--- DATA ENTRIES ---
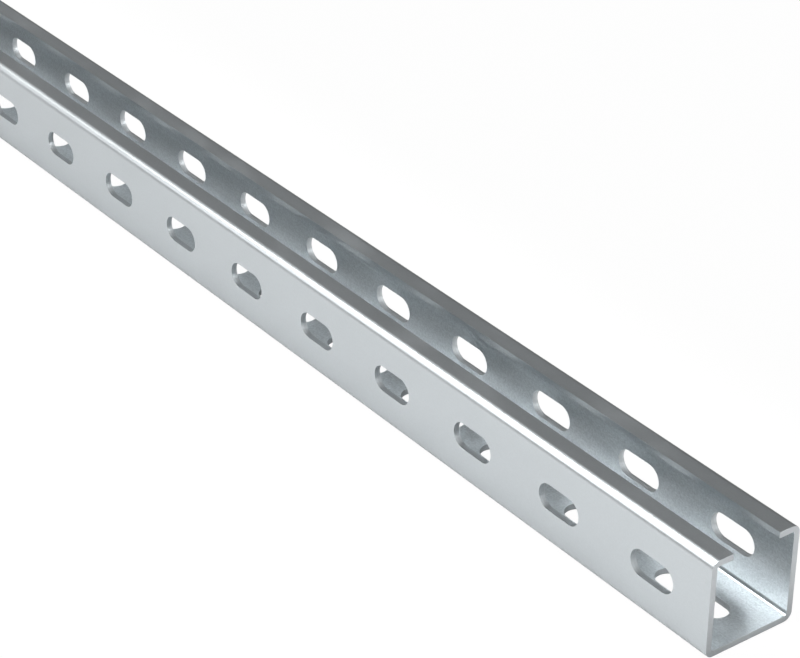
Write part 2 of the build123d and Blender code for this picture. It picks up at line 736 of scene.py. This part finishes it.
@dataclass
class Effects:
    """The effects that more than one finish uses, each a node group that is built once.

    Attributes:
        waver_scale: how many waves the crystals' borders have to a crystal.
        waver_reach: how far the borders stray, in crystals.
        border_softness: how softly one crystal passes into the next.
        crystal_share: how far the crystals move the tone.
        mottle_share: how far the fine mottle moves it.
        cloud_share: how far the wide clouds move it.
        clouds_per_metre: how narrow the clouds are, by axis.
        patches_per_metre: how narrow the dull patches are, by axis.
        patch_range: the noise between whose values a patch comes in.
        hairs_per_metre: how narrow the scuffs are, by axis.
        hair_range: the noise between whose values a scuff comes in.
        hair_slants_deg: the two slants that the scuffs have.
        built: the groups that there are, by name.
    """

    waver_scale: float = 1.3
    waver_reach: float = 0.9
    border_softness: float = 0.35
    crystal_share: float = 0.55
    mottle_share: float = 0.9
    cloud_share: float = 1.0
    clouds_per_metre: Axes = (18.0, 55.0, 55.0)
    patches_per_metre: Axes = (26.0, 60.0, 60.0)
    patch_range: Span = (0.50, 0.72)
    hairs_per_metre: Axes = (90.0, 2400.0, 2400.0)
    hair_range: Span = (0.66, 0.76)
    hair_slants_deg: Span = (24.0, -38.0)
    built: dict[str, NodeTree] = field(default_factory=dict)

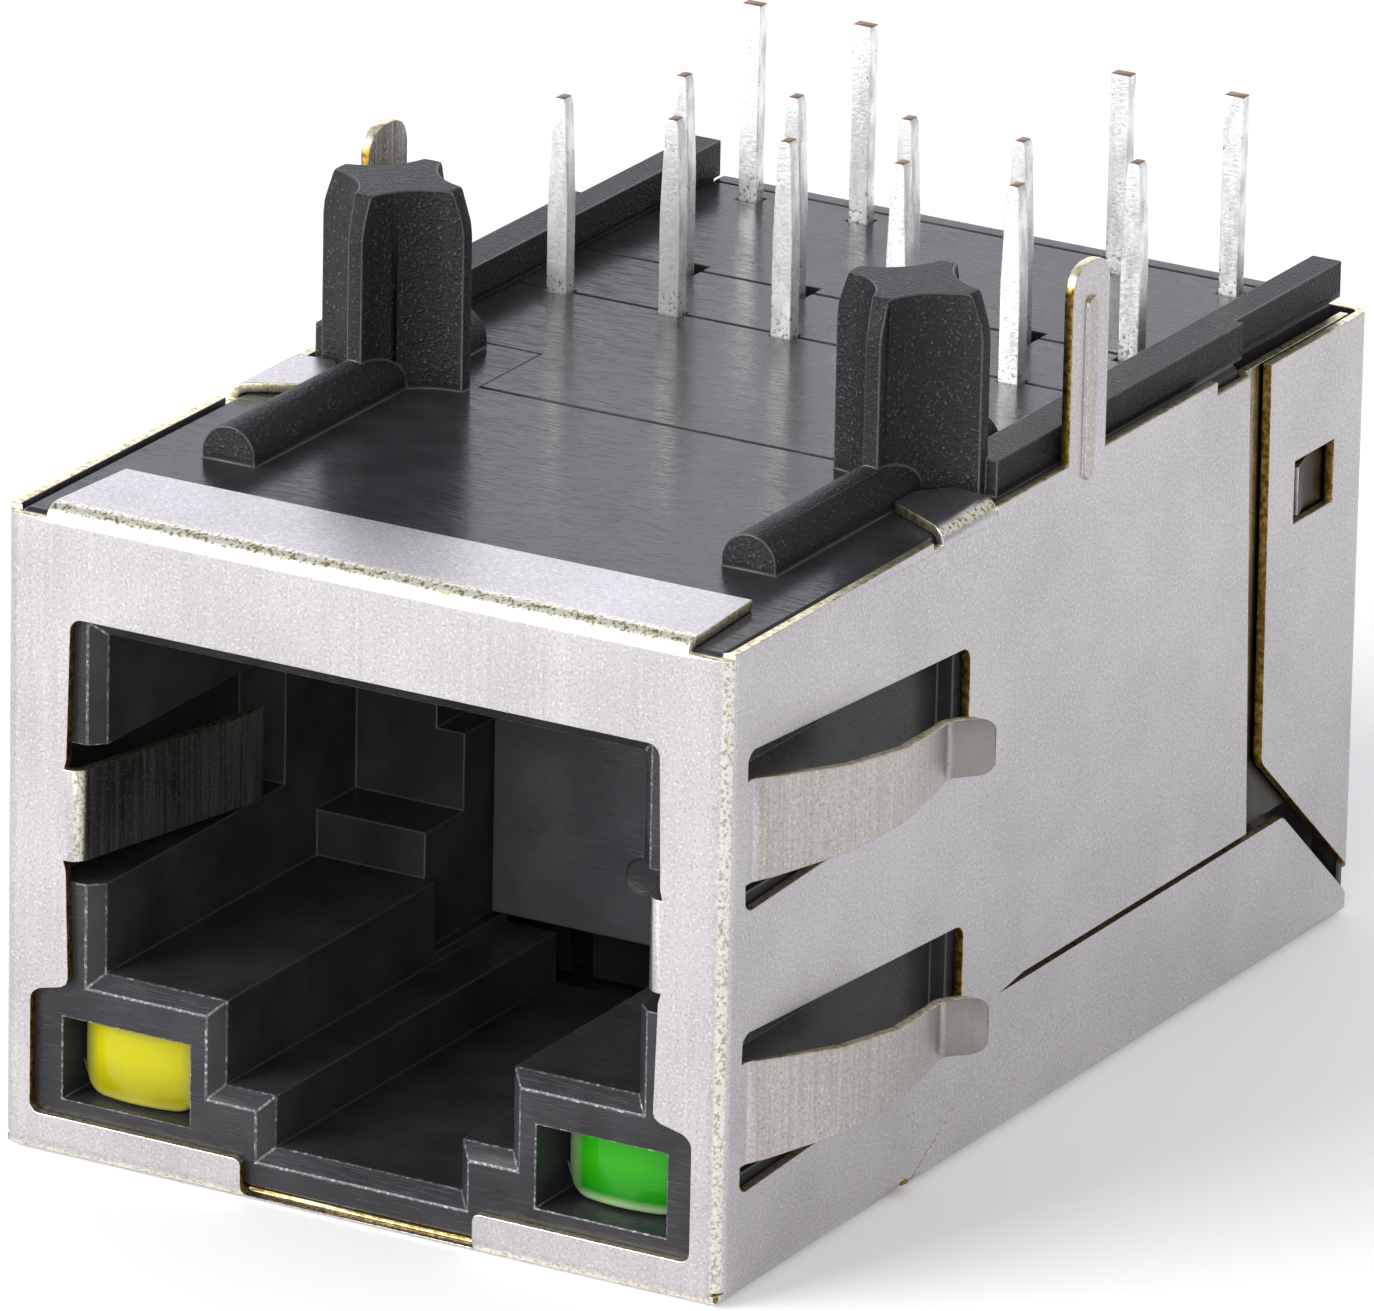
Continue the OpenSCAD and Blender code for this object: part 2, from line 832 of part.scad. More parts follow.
// The block behind the cavity: its nose faces the plug, and its comb guides the contacts.
module contact_carrier() {
    top = contact_run_z - contact_thickness / 2;
    color([0.17, 0.17, 0.18])
        placed()
            difference() {
                union() {
                    middle_block(nose_half, [carrier_y, nose_low_z], [shoulder_y, nose_high_z + tiny]);
                    middle_block(comb_half, [carrier_y, nose_high_z], [shoulder_y, top]);
                }
                for (i = [1 : contact_count])
                    translate([contact_x(i), 0, 0])
                        middle_block(
                            contact_width / 2 + 0.05,
                            [carrier_y - 1, contact_tip_z - 0.6],
                            [contact_tip_y + 0.5, contact_tip_z + 3]
                        );
                // The mark of the pin that pushed the block out of its mould.
                translate([0, carrier_y + 0.05, 3.75])
                    rotate([90, 0, 0])
                        cylinder(r = 0.35, h = 1, $fn = 48);
            }
}

// ---- Inner parts ----

// The tray that holds the transformers, with a rear wall that closes the housing.
module magnetics_tray() {
    groove = lead_width + 2 * fit;
    groove_top = lamp_lead_z + lead_thickness / 2 + fit;
    color([0.2, 0.2, 0.21])
        placed()
            difference() {
                along_x(-inner_half, inner_half)
                    rounded_polygon([
                        [tray_front_y, housing_floor],
                        [inside_rear, housing_floor, bend_radius - sheet],
                        [inside_rear, body_height],
                        [rear_wall_y, body_height],
                        [rear_wall_y, board_under],
                        [tray_front_y, board_under]
                    ]);
                middle_block(
                    inner_half - tray_wall,
                    [tray_front_y + tray_wall, tray_floor_z],
                    [rear_wall_y, board_under + tiny]
                );
                for (x = [-outer_lead_x, -inner_lead_x, inner_lead_x, outer_lead_x])
                    translate([x, 0, 0]) {
                        middle_block(groove / 2, [tray_front_y - 1, 0], [rear_wall_y, groove_top]);
                        middle_block(groove / 2, [lead_y - 1, 0], [rear_wall_y, tray_floor_z + tiny]);
                    }
            }
}

function pin_y(i) = i <= pins_per_row ? pin_row_y : rear_row_y;

function pin_x(i) =
    let (column = (i - 1) % pins_per_row - (pins_per_row - 1) / 2)
    column * pin_pitch + (i <= pins_per_row ? -row_shift : row_shift);

// The small circuit board that joins the contacts and the transformers to the pins.
module inner_board() {
    color("darkgreen")
        placed()
            difference() {
                middle_block(inner_half, [shoulder_y + 0.2, board_under], [board_rear_y, board_top]);
                for (i = [1 : pin_count])
                    translate([pin_x(i), pin_y(i), board_under - 1])
                        cylinder(d = pin_width + 0.34, h = 3, $fn = 32);
                for (i = [1 : contact_count])
                    translate([contact_x(i), contact_tail_y(i), board_under - 1])
                        cylinder(d = contact_width + 0.3, h = 3, $fn = 32);
            }
}

// A wound ring core.
module transformer(i) {
    side = i % 2 == 0 ? 1 : -1;
    y = tray_front_y + tray_wall + (i <= 2 ? 1 : 3) * tray_quarter;
    r = tray_quarter - core_gap;
    high = (board_under - tray_floor_z) * 0.42;
    color("saddlebrown")
        placed()
            translate([side * inner_half * 0.45, y, tray_floor_z])
                rotate_extrude($fn = 48)
                    rounded_polygon([
                        [r * 0.48, 0, r * 0.24],
                        [r, 0, r * 0.24],
                        [r, high, r * 0.24],
                        [r * 0.48, high, r * 0.24]
                    ]);
}

// A slot beside a pin, which the pin is pressed into on one side.
module pin_slot(i, room) {
    translate([pin_x(i), pin_y(i), 0])
        block(
            [-pin_width / 2 - fit / 2, -pin_thickness / 2 - room, 0],
            [pin_width / 2 + fit / 2 + room, pin_thickness / 2 + room, body_height + 1]
        );
}

// A strip of the housing's board face that clamps the rows of pins.
module pin_clamp(front, rear) {
    color([0.21, 0.21, 0.22])
        placed()
            difference() {
                middle_block(inner_half, [front, clamp_under], [rear, body_height]);
                for (i = [1 : pin_count])
                    pin_slot(i, i <= pins_per_row ? 0.02 : 0.2);
                // The contacts run through a pocket under the front strip.
                middle_block(
                    comb_half,
                    [front_block_y - 1, clamp_under - 1],
                    [contact_tail_y(1) + 0.4, contact_run_z + 0.35]
                );
                both_sides() {
                    block(
                        [shoulder_half - tight_fit, front_block_y - 1, clamp_under - 1],
                        [half_width, shoulder_y + tight_fit, body_height + 1]
                    );
                    for (x = [inner_lead_x, outer_lead_x])
                        translate([x, lead_y, 0])
                            middle_block(
                                lead_width / 2 + fit,
                                [-lead_thickness / 2 - fit, clamp_under - 1],
                                [lead_thickness / 2 + fit, body_height + 1]
                            );
                }
            }
}

module front_pin_clamp() {
    pin_clamp(front_block_y + joint, pin_row_y);
}

module middle_pin_clamp() {
    pin_clamp(pin_row_y + joint, rear_row_y);
}

module rear_pin_clamp() {
    pin_clamp(rear_row_y + joint, rear_wall_y - joint);
}

// A solder pin, tapered over the upper part and bevelled at its cut tip.
module signal_pin(i) {
    tip = body_height + pin_reach;
    wide = pin_width / 2;
    narrow = 0.63 * wide;
    color("silver")
        placed()
            translate([pin_x(i), pin_y(i), 0])
                along_y(-pin_thickness / 2, pin_thickness / 2)
                    polygon([
                        [-wide, board_under - 0.5],
                        [wide, board_under - 0.5],
                        [wide, body_height + 0.5 * pin_reach],
                        [narrow, tip - 0.12],
                        [narrow - 0.05, tip],
                        [-narrow + 0.05, tip],
                        [-narrow, tip - 0.12],
                        [-wide, body_height + 0.5 * pin_reach]
                    ]);
}

// ---- Lamps ----

// A lamp with rounded lower corners and a domed face.
module lamp(side, setback) {
    low = lamp_floor_z + 0.03;
    front = sheet + setback;
    back = front + lamp_length;
    half = lamp_width / 2;
    dome = 3.2;
    placed()
        translate([side * lamp_x, 0, 0])
            intersection() {
                along_y(front, back)
                    rounded_polygon([
                        [-half, low, 0.5],
                        [half, low, 0.5],
                        [half, low + lamp_height, 0.1],
                        [-half, low + lamp_height, 0.1]
                    ]);
                union() {
                    translate([0, front + dome, 0])
                        cylinder(r = dome, h = 5, $fn = 128);
                    middle_block(half + 1, [front + dome, 0], [back, 5]);
                }
            }
}

module yellow_lamp() {
    color("yellow")
        lamp(-1, yellow_lamp_setback);
}

module green_lamp() {
    color("limegreen")
        lamp(1, green_lamp_setback);
}

// A lamp's lead: back under the inner parts, then up at the rear and out to the board.
module lamp_lead(i) {
    side = i <= 2 ? -1 : 1;
    outer = i == 1 || i == 4;
    x = outer ? outer_lead_x : inner_lead_x;
    start_x = outer ? outer_lead_x : lamp_x - 0.75;
    start_y = sheet + (side < 0 ? yellow_lamp_setback : green_lamp_setback) + lamp_length;
    tip = body_height + pin_reach + 0.1;
    join_y = lead_y - 4;
    color("silver")
        placed()
            mirror([side < 0 ? 1 : 0, 0, 0]) {
                along_z(lamp_lead_z - lead_thickness / 2, lamp_lead_z + lead_thickness / 2)
                    strip([
                        [start_x, start_y],
                        [start_x, front_block_y + 0.3, 0.4],
                        [x, shoulder_y - 0.3, 0.4],
                        [x, join_y]
                    ], lead_width);
                along_x(x - lead_width / 2, x + lead_width / 2)
                    strip([
                        [join_y - 0.1, lamp_lead_z],
                        [lead_y, lamp_lead_z, 0.45],
                        [lead_y, tip]
                    ], lead_thickness);
            }
}

shield();
housing();
contact_carrier();
magnetics_tray();
inner_board();
front_pin_clamp();
middle_pin_clamp();
rear_pin_clamp();
yellow_lamp();
green_lamp();
for (i = [1 : contact_count]) contact(i);
for (i = [1 : pin_count]) signal_pin(i);
for (i = [1 : lead_count]) lamp_lead(i);
for (i = [1 : transformer_count]) transformer(i);
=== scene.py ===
import math

import bmesh
import bpy
from mathutils import Matrix, Vector
from mathutils.bvhtree import BVHTree


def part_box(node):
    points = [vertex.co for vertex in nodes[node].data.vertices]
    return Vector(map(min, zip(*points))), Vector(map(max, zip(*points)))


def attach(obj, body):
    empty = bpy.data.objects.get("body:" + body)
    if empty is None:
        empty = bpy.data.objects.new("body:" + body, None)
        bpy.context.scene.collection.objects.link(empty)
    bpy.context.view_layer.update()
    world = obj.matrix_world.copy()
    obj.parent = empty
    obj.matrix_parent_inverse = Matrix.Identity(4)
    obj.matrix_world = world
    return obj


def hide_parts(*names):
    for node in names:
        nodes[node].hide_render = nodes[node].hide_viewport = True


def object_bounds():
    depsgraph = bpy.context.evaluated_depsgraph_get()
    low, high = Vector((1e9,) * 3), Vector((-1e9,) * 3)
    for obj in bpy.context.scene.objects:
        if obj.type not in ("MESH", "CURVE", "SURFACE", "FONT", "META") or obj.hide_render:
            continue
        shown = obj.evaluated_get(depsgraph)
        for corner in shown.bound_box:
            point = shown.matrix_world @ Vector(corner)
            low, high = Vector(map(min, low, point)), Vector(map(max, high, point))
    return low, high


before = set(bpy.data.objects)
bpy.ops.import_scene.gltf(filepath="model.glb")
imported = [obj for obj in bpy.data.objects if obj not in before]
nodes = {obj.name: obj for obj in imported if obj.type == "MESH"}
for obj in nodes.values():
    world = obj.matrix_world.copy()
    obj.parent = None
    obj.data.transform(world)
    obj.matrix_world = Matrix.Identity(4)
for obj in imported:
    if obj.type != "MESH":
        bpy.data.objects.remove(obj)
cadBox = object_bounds()
mm = 0.001                    # the frame is in metres, and the real sizes below are in millimetres
print("frame loaded,", len(nodes), "nodes")


# an sRGB hex colour as the linear colour that shaders and lamps work in
def linear(colour):
    parts = [int(colour[i:i + 2], 16) / 255 for i in (1, 3, 5)]
    return tuple(c / 12.92 if c <= 0.04045 else ((c + 0.055) / 1.055) ** 2.4 for c in parts) + (1.0,)


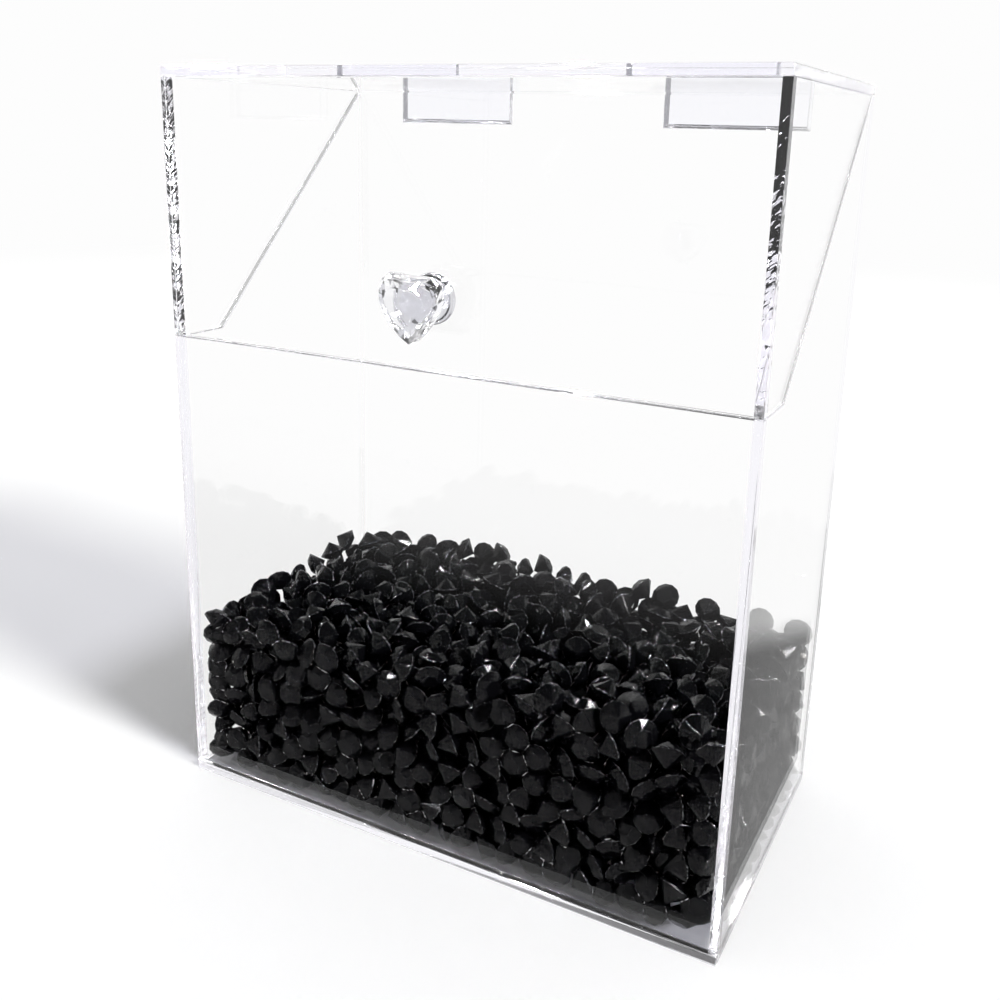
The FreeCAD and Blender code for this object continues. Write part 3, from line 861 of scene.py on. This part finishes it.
def makeFlag():
    low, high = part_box("knob_heart")
    middle = (low + high) / 2
    y = low.y - flag["before"] * mm
    x0, x1 = (middle.x + flag[side] * mm for side in ("left", "right"))
    z0, z1 = (middle.z + flag[side] * mm for side in ("low", "high"))
    material, tree = newMaterial("blackFlag")
    cardShader(tree, flag["mirrored"], flag["passed"])
    stageSheet("blackFlag", [(x0, y, z0), (x1, y, z0), (x1, y, z1), (x0, y, z1)], material, hidden=True)


view = {
    "place": (0.15512, -0.29591, 0.22148),  # in metres
    "azimuth": 27.503,       # in degrees, as the next two
    "elevation": 14.531,
    "roll": 1.4937,
    "lens": 38.204,          # in mm, on a sensor as wide as this
    "sensor": 36,
    "shift": (-0.01369, -0.09269),
    "nearest": 0.01,         # what is nearer than this isn't drawn, in metres
}


def makeCamera():
    data = bpy.data.cameras.new("camera")
    data.sensor_width = view["sensor"]
    data.lens = view["lens"]
    data.shift_x, data.shift_y = view["shift"]
    data.clip_start = view["nearest"]
    camera = newObject("camera", data)
    azimuth, roll = math.radians(view["azimuth"]), math.radians(view["roll"])
    back = towards(view["azimuth"], view["elevation"])
    right = Vector((math.cos(azimuth), math.sin(azimuth), 0))
    up = back.cross(right)
    across = right * math.cos(roll) + up * math.sin(roll)
    above = up * math.cos(roll) - right * math.sin(roll)
    turn = Matrix((across, above, back)).transposed()
    camera.matrix_world = Matrix.Translation(view["place"]) @ turn.to_4x4()
    bpy.context.scene.camera = camera


makeFloor()
makeSky()
makeLamps()
makeCollar()
makeFlag()
makeCamera()
rays = {
    "bounces": 64,       # light leaves the slanted edges and the crystal after many of them
    "clearLayers": 32,
    "brightest": 60,     # a lower limit would take away the gems' glints
}
scene = bpy.context.scene
scene.view_settings.view_transform = "Standard"
scene.cycles.max_bounces = rays["bounces"]
scene.cycles.transmission_bounces = rays["bounces"]
scene.cycles.glossy_bounces = rays["bounces"]
scene.cycles.transparent_max_bounces = rays["clearLayers"]
scene.cycles.sample_clamp_indirect = rays["brightest"]
print("stage done")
---
**PROBLEM DETAILS**: Retype only what lies between the line bearing "inner_board();" and the line bearing "obj.matrix_parent_inverse = Matrix.Identity(4)", keeping both of those lines.

**RESULT BELOW**:
inner_board();
front_pin_clamp();
middle_pin_clamp();
rear_pin_clamp();
yellow_lamp();
green_lamp();
for (i = [1 : contact_count]) contact(i);
for (i = [1 : pin_count]) signal_pin(i);
for (i = [1 : lead_count]) lamp_lead(i);
for (i = [1 : transformer_count]) transformer(i);
=== scene.py ===
import math

import bmesh
import bpy
from mathutils import Matrix, Vector
from mathutils.bvhtree import BVHTree


def part_box(node):
    points = [vertex.co for vertex in nodes[node].data.vertices]
    return Vector(map(min, zip(*points))), Vector(map(max, zip(*points)))


def attach(obj, body):
    empty = bpy.data.objects.get("body:" + body)
    if empty is None:
        empty = bpy.data.objects.new("body:" + body, None)
        bpy.context.scene.collection.objects.link(empty)
    bpy.context.view_layer.update()
    world = obj.matrix_world.copy()
    obj.parent = empty
    obj.matrix_parent_inverse = Matrix.Identity(4)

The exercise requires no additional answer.